On what he has seen form Allen that didn’t expect:
"We made it a big point of ours to get to know Nate as much as we could, prior to drafting him. And our personnel department, I visited him down there at South Florida specifically and spent a lot of time with Nate. You never know what you're getting in the draft as we all know. But in this case, we felt like we had a really solid individual character-wise, work ethic-wise, and a very solid football player. You never know for sure how it's going to turn out and I think he's been very dependable, number one, and trust is a big thing. The players back there trust him, and as a coaching staff, each and every rep he continues to earn more and more of our trust."
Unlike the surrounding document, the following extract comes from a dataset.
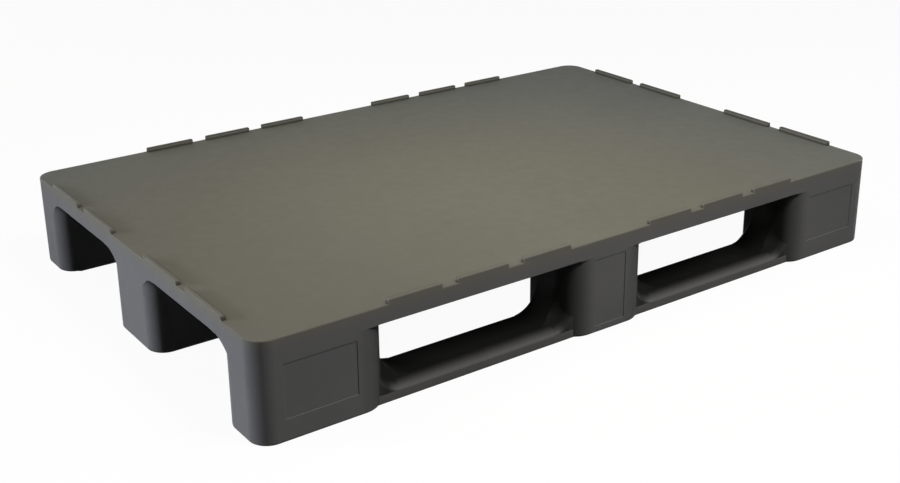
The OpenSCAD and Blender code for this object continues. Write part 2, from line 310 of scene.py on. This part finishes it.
def away(tree, value, centre):
    """How far a value is from a centre, on either side."""
    aside = tree.nodes.new("ShaderNodeMath")
    aside.operation = "SUBTRACT"
    tree.links.new(value, aside.inputs[0])
    aside.inputs[1].default_value = centre
    across = tree.nodes.new("ShaderNodeMath")
    across.operation = "ABSOLUTE"
    tree.links.new(aside.outputs[0], across.inputs[0])
    return across.outputs[0]


def streaks(tree, place, turn, spacing):
    """Thin scratches along one direction in degrees, with gaps between them, and spacing
    scratches to the metre."""
    mapping = tree.nodes.new("ShaderNodeMapping")
    mapping.inputs["Rotation"].default_value = (0, 0, math.radians(turn))
    mapping.inputs["Scale"].default_value = (spacing * 0.02, spacing, spacing)
    tree.links.new(place, mapping.inputs["Vector"])
    return band(tree, noise(tree, mapping.outputs["Vector"], 1, 2), 0.66, 0.72)


def deck_dust_and_painted_light(tree, place, tint):
    """Olive dust on the upper faces, and faint scratches where loads have slid. Painted over it: a
    painted reflection that turns the dust greyer and bluer away from its middle, a painted
    highlight that makes the upright faces lighter and yellower towards the top edge, painted
    shade along the stops' rounded inner edges, and painted shade in the corners that the stops
    make with the deck."""
    # Only the dust is the deck's own colour. The others are painted light: a greyer reflection, a
    # lighter, yellower highlight, and two dark shades.
    dust, reflection_grey, corner_shade = (0.107, 0.103, 0.081), (0.0985, 0.102, 0.093), (0.012, 0.012, 0.010)
    highlight_yellow, inner_edge_dark = (0.168, 0.162, 0.132), (0.045, 0.044, 0.038)
    normal = tree.nodes.new("ShaderNodeNewGeometry").outputs["Normal"]
    upward = band(tree, split(tree, normal, "Z"), 0.5, 0.98)
    height = split(tree, place, "Z")

    # Painted highlight: the upright faces turn lighter and yellower over their top 18 mm, and the
    # stops' upright faces with them.
    edge_highlight = band(tree, height, deck_z - 0.018, deck_z, 0, 0.8)
    tint = mixed(tree, edge_highlight, tint, highlight_yellow)

    # Painted reflection: the dust turns greyer and bluer away from the deck's near middle.
    from_middle = tree.nodes.new("ShaderNodeVectorMath")
    from_middle.operation = "DISTANCE"
    tree.links.new(place, from_middle.inputs[0])
    from_middle.inputs[1].default_value = (-0.25, -0.35, deck_z)
    far_reflection = band(tree, from_middle.outputs["Value"], 0.45, 0.95)
    patchy = band(tree, noise(tree, place, 4, 4, 0.5), 0.25, 0.75, 0.88, 1)
    tint = mixed(tree, product(tree, upward, patchy), tint, mixed(tree, far_reflection, dust, reflection_grey))

    for turn, spacing in ((17, 420), (-38, 510)):
        where = product(tree, upward, band(tree, noise(tree, place, 9, 3), 0.5, 0.75, 0, 0.25))
        scratches = product(tree, streaks(tree, place, turn, spacing), where)
        tint = mixed(tree, scratches, tint, tuple(c * 1.4 for c in dust))

    # Painted shade: the stops' rounded inner edges are darkened.
    inner_edge_shade = product(tree, band(tree, split(tree, normal, "Z"), 0.1, 0.6),
                    band(tree, height, deck_z + 0.001, deck_z + 0.003))
    for axis, reach in (("X", deck_high.x), ("Y", deck_high.y)):
        inner = band(tree, away(tree, split(tree, place, axis), 0),
                     reach - 0.0070, reach - 0.0045, 1, 0)
        inner_edge_shade = product(tree, inner_edge_shade, inner)
    tint = mixed(tree, inner_edge_shade, tint, inner_edge_dark)

    # Painted shade: the corners that the stops make with the deck are darkened by occlusion.
    corners = tree.nodes.new("ShaderNodeAmbientOcclusion")
    corners.samples = 8
    corners.only_local = True
    corners.inputs["Distance"].default_value = 0.010
    return mixed(tree, band(tree, corners.outputs["AO"], 0.45, 0.95, 0.85, 0), tint, corner_shade)


def on_outline(point):
    """True on the deck's four upright faces and their rounded corners."""
    reach_x, reach_y = deck_high.x - abs(point.x), deck_high.y - abs(point.y)
    if reach_x < corner and reach_y < corner:
        return abs(math.hypot(corner - reach_x, corner - reach_y) - corner) < hair * 2
    return reach_x < hair or reach_y < hair


deck_low, deck_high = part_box("deck_top")
stop_height = 0.007
deck_z = deck_high.z - stop_height
corner = 0.030                      # radius of the pallet's upright corners
hair = 0.0002                       # how near counts as touching
dark_grey = (0.155, 0.155, 0.155)

# The deck's lower edge is free between these distances from the middle of a side: over the
# windows of the long sides, and over the channels of the short sides.
window_span = (0.060, 0.415)
channel_span = (0.093, 0.281)

deck = welded_copy("deck_top", "deck_moulding")
for axis, (near, far) in enumerate((window_span, channel_span)):
    cut_across(deck, axis, (-far, -near, near, far))
round_edges(deck, 0.0018, 3, lambda middle, along, side, turn:
            turn > 60 and middle.z > deck_z - hair
            and (on_outline(middle) or middle.z > deck_z + 0.002))
round_edges(deck, 0.0015, 2, lambda middle, along, side, turn:
            turn > 60 and abs(middle.z - deck_low.z) < hair and on_outline(middle)
            and (window_span[0] < abs(middle.x) < window_span[1]
                 or channel_span[0] < abs(middle.y) < channel_span[1]))
deck.data.materials.append(moulded_plastic("deck_polyethylene", dark_grey, deck_dust_and_painted_light))
smoothed(deck)
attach(deck, "root")
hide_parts("deck_top")

# ---- Closing plates --------------------------------------------------------------------------
# A flat plate is welded under the deck, and a narrow one under each runner. They are the same
# polymer as the deck, plain and matt, and seen only from below.

plate_plastic = moulded_plastic("plate_polyethylene", (0.09, 0.09, 0.09))
for node in ("deck_underside", "sole_front", "sole_centre", "sole_rear"):
    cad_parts[node].data.materials.clear()
    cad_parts[node].data.materials.append(plate_plastic)

# ---- Feet ------------------------------------------------------------------------------------
# Nine hollow injection mouldings in dark grey polyethylene, welded up under the deck so closely
# that no joint shows. Their lower edges are rounded, and the outer rows have a shallow recess
# for a label, left bare. Inside the windows, where shade falls under the deck, they are painted
# black, and painted shade thins out around the windows' rounded flanks.


def window_shade(tree, place, tint, low, high, reach):
    """Painted shade: black in the windows of a row, under the deck where shade falls. low and high
    are the corners of the row's runner, and reach is how far past its long edges the painted shade
    fades out."""
    edge, fade = (high.y - low.y) / 2, 0.014
    inside = band(tree, away(tree, split(tree, place, "Y"), (low.y + high.y) / 2),
                  edge + reach - fade, edge + reach, 1, 0)
    in_window = band(tree, away(tree, split(tree, place, "X"), 0), 0.44, 0.49, 1, 0)
    height = tree.nodes.new("ShaderNodeMath")
    tree.links.new(split(tree, place, "Z"), height.inputs[0])
    tree.links.new(band(tree, noise(tree, place, 30, 3, 0.6), 0.2, 0.8, -0.005, 0.005),
                   height.inputs[1])
    low_down = band(tree, height.outputs[0], 0.100, 0.170, 1, 0)
    in_shade = product(tree, product(tree, inside, in_window), low_down)
    return mixed(tree, in_shade, tint, shade_black)


def shaded_flanks(tree, place, tint):
    """Painted shade that thins out around the feet's rounded flanks, away from the windows. The
    rises down to the runners stay free of it."""
    from_window = away(tree, away(tree, split(tree, place, "X"), 0), window_x)
    past_rise = band(tree, from_window, 0.140, 0.160)
    flank_shade = product(tree, past_rise, band(tree, from_window, 0.158, 0.215, 0.82, 0))
    return mixed(tree, flank_shade, tint, shade_black)


# Black painted in as shade: in the windows and on the feet's flanks.
shade_black = (0.006, 0.006, 0.0055)
window_x = 0.2375                   # middle of a window, from the pallet's middle
label_depth = 0.0012
label_top = (0.100, 0.124)          # the recess's upper wall lies between these heights
label_slope = 0.0035                # and slopes down into it by this much
for row in ("front", "centre", "rear"):
    runner_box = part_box(f"runner_{row}")
    # Each foot's plastic carries painted shade in the windows and on its flanks.
    foot_plastic = moulded_plastic(f"foot_{row}_polyethylene", dark_grey,
                                   lambda tree, place, tint: window_shade(
                                       tree, place, shaded_flanks(tree, place, tint),
                                       *runner_box, 0.003))
    for place in ("left", "middle", "right"):
        node = f"foot_{row}_{place}"
        low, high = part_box(node)
        centre = (low + high) / 2
        foot = welded_copy(node, node + "_moulding")
        round_edges(foot, 0.004, 4, lambda middle, along, side, turn:
                    turn > 60 and middle.z < hair and side.xy.dot((middle - centre).xy) > 0
                    and max(abs(middle.x - centre.x) / (high.x - low.x),
                            abs(middle.y - centre.y) / (high.y - low.y)) > 0.4)
        bpy.ops.object.mode_set(mode="EDIT")
        bpy.ops.mesh.select_mode(type="VERT")
        bpy.ops.mesh.select_all(action="DESELECT")
        mesh = bmesh.from_edit_mesh(foot.data)
        for vertex in mesh.verts:
            recessed = abs(abs(vertex.co.y) - deck_high.y + label_depth) < hair
            vertex.select_set(recessed and label_top[0] < vertex.co.z < label_top[1])
        bmesh.update_edit_mesh(foot.data)
        bpy.ops.transform.translate(value=(0, 0, -label_slope))
        bpy.ops.object.mode_set(mode="OBJECT")
        round_edges(foot, 0.0006, 2, lambda middle, along, side, turn:
                    turn > 15 and 0.006 < middle.z < label_top[1]
                    and abs(abs(middle.y) - deck_high.y) < hair
                    and max(abs(along.x), abs(along.z)) > 0.99)
        foot.data.materials.append(foot_plastic)
        smoothed(foot)
        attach(foot, "root")
        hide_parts(node)

# ---- Runners ---------------------------------------------------------------------------------
# Three hollow mouldings in grey polyethylene that run the length of the pallet, welded on under
# the feet. Their upper edges are bevelled for the forks' rollers, and their long edges are eased.

for node in ("runner_front", "runner_centre", "runner_rear"):
    low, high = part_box(node)
    # The runner's plastic is painted black inside the windows, where shade falls under the deck.
    runner_plastic = moulded_plastic(f"{node}_polyethylene", (0.130, 0.130, 0.124),
                                     lambda tree, place, tint: window_shade(
                                         tree, place, tint, low, high, 0.001))
    runner = welded_copy(node, node + "_moulding")
    round_edges(runner, 0.002, 3, lambda middle, along, side, turn:
                turn > 30 and abs(along.x) > 0.99
                and (min(middle.y - low.y, high.y - middle.y) < hair
                     or middle.z > high.z - hair))
    runner.data.materials.append(runner_plastic)
    smoothed(runner)
    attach(runner, "root")
    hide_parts(node)

# ---- Steel bars ------------------------------------------------------------------------------
# Seven zinc-plated steel box sections, four in the deck and one in each runner, are laid in
# before the plates are welded on. Nothing of them shows on the finished pallet.

zinc = bpy.data.materials.new("zinc_plate")
zinc.use_nodes = True
tree = zinc.node_tree
shader = tree.nodes["Principled BSDF"]
shader.inputs["Metallic"].default_value = 1
place = tree.nodes.new("ShaderNodeTexCoord").outputs["Object"]
spangle = tree.nodes.new("ShaderNodeTexVoronoi")
spangle.inputs["Scale"].default_value = 180
tree.links.new(place, spangle.inputs["Vector"])
spangled = mixed(tree, spangle.outputs["Distance"], (0.62, 0.63, 0.64), (0.5, 0.51, 0.53))
tree.links.new(spangled, shader.inputs["Base Color"])
tree.links.new(band(tree, noise(tree, place, 90), 0.3, 0.7, 0.3, 0.45), shader.inputs["Roughness"])
tree.links.new(bumped(tree, noise(tree, place, 600), 0.0001, 0.3), shader.inputs["Normal"])
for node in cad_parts:
    if "_bar_" in node:
        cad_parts[node].data.materials.clear()
        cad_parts[node].data.materials.append(zinc)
On S Quintin Mikell's play being better this year because of Allen's play:
"Yeah, and Quintin would tell you that he's extremely comfortable with Nate, and I think the two have worked well together. They continue to talk in between plays and in between sets on defense there out on the practice field, so it's been good for all of us."
On LB Jamar Chaney coming along and being the backup ILB last week and how much trust the team has in him:
"As far as Jamar, obviously our trust level is enough that we dressed him to be the backup middle backer last week. Each week will be different, but just like Nate, a very mature individual, almost beyond his years at this point, in terms of his NFL experience and continues to work his tail off, off the field to prepare himself in the event that he had to go in. We've got to be prepared if (LB) Stewart Bradley goes down, he's in there for almost four quarters of a game."
On LB Akeem Jordan taking a step up this week:
"I would say so. He continues to work hard at playing that new position. The players have faith in Akeem. I think the very first play he attacked the fullback and really set the tone for our defense for the day."